Land Rover previewed Velar by driving it into its Gaydon viewing compound where a Range Rover, Sport and Evoque were parked. The new car’s floating roof, continuous beltline and macho proportions are pure Range Rover, but the ultra-clean surfacing, slimline lamps, raked roofline and moment of concept car magic – retractable door handles – instantly age its stablemates.
The door handles, which you animate by pressing the key fob or a handle button (Land Rover didn’t want them popping in and out unprompted, Tesla-style), also have a functional benefit: smoothing airflow to help the Velar bag a 0.32 coefficient of drag. ‘It’s the most aerodynamic Range Rover, due to the way the form has been sculpted. It’s a masterclass in design reduction: the flush door handles, slim LED lighting, there’s no detail that doesn’t need to be there,’ says McGovern proudly.
Naturally customers will be able to customise their Velar’s exterior. Opt for R-Dynamic to get a more aggressive front bumper, unusual copper vent detailing and a black roof. Black and premium packs are also available; wheel sizes span 18- to 22-inches.

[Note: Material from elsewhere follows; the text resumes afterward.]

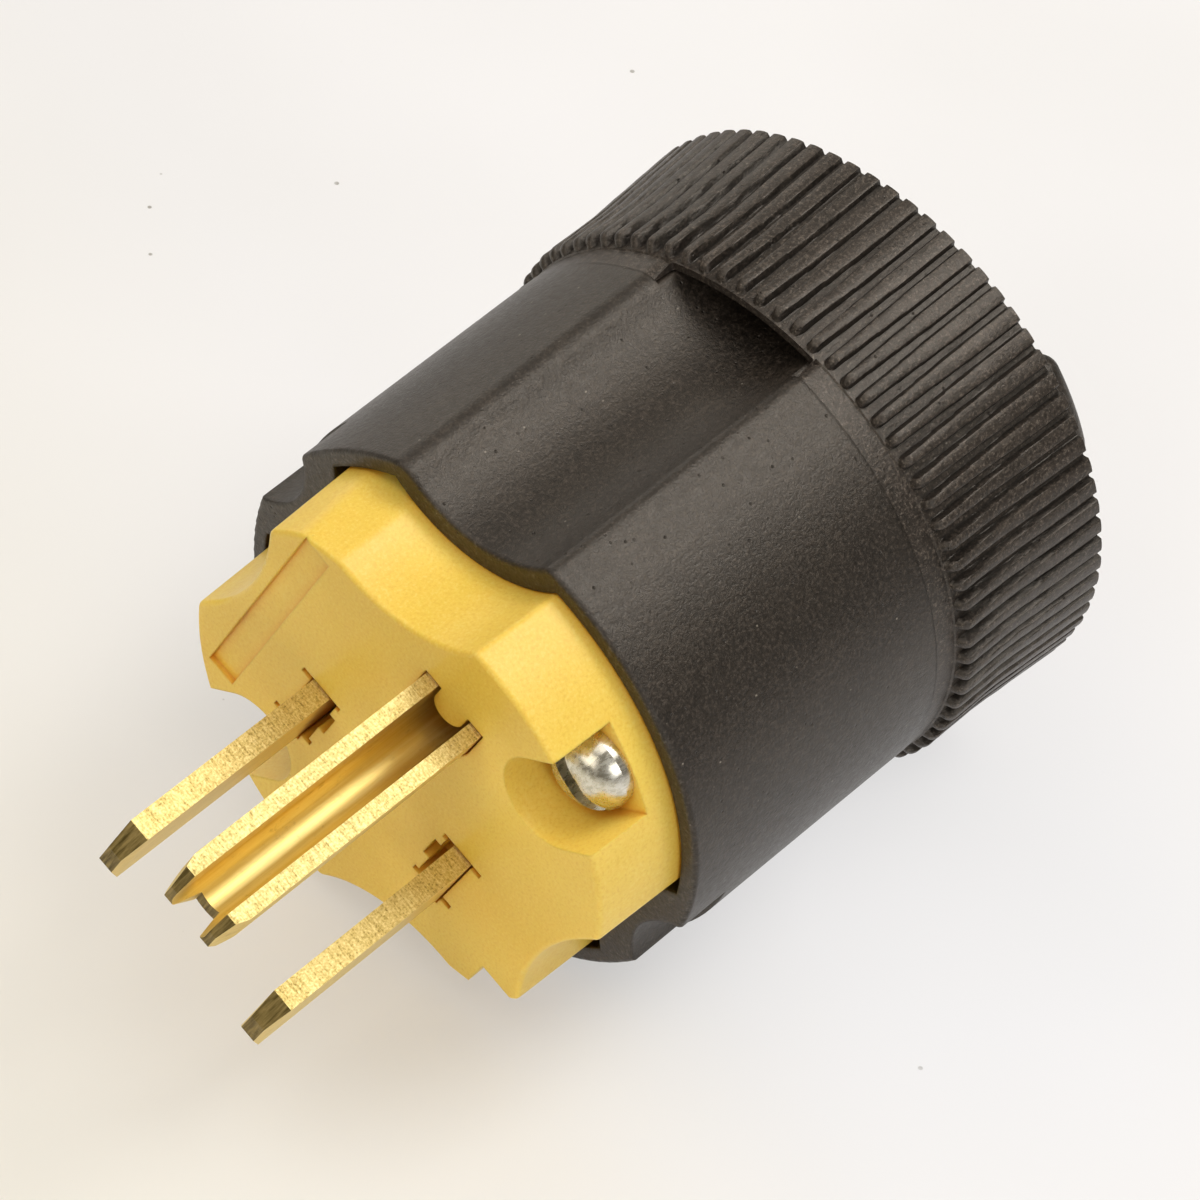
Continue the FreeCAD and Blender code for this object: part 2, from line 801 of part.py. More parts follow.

The Range Rover Velar engine line-up
Six engines will be availble in 2017, all mated to eight-speed automatic transmissions:
- 178bhp/317lb ft 2.0 diesel: 0-62mph 8.4sec, 52.5mpg, 142g/km CO2, 130mph
- 237bhp/369lb ft 2.0 diesel: 0-62mph 6.8sec, 48.7mpg, 154g/km CO2, 135mph
- 296bhp/516lb ft 3.0 V6 diesel: 0-62mph 6.1sec, 44.1mpg, 167g/km CO2, 150mph
- 247bhp/269lb ft 2.0 petrol: 0-62mph 6.4sec, 37.2mpg, 173g/km CO2, 135mph
- 296bhp/295lb ft 2.0 petrol: not available at launch
- 375bhp/332lb ft 3.0 V6 petrol: 0-62mph 5.3sec, 30.1mpg, 214g/km CO2, 155mph
Any other business?
Land Rover promises the Velar can tow a load of up to 2500kg. And it ticks the important safety boxes with Autonomous Emergency Braking, adaptive cruise control with queue assist, traffic sign recognition and piloted parking.
And the name? It’s pronounced with a short ‘V’ sound, as in the textile ‘velour’. It means to hide in Latin, but it also has a special place in Land Rover history – Velar was the nickname for 1969 prototypes of the original, two-door Range Rover.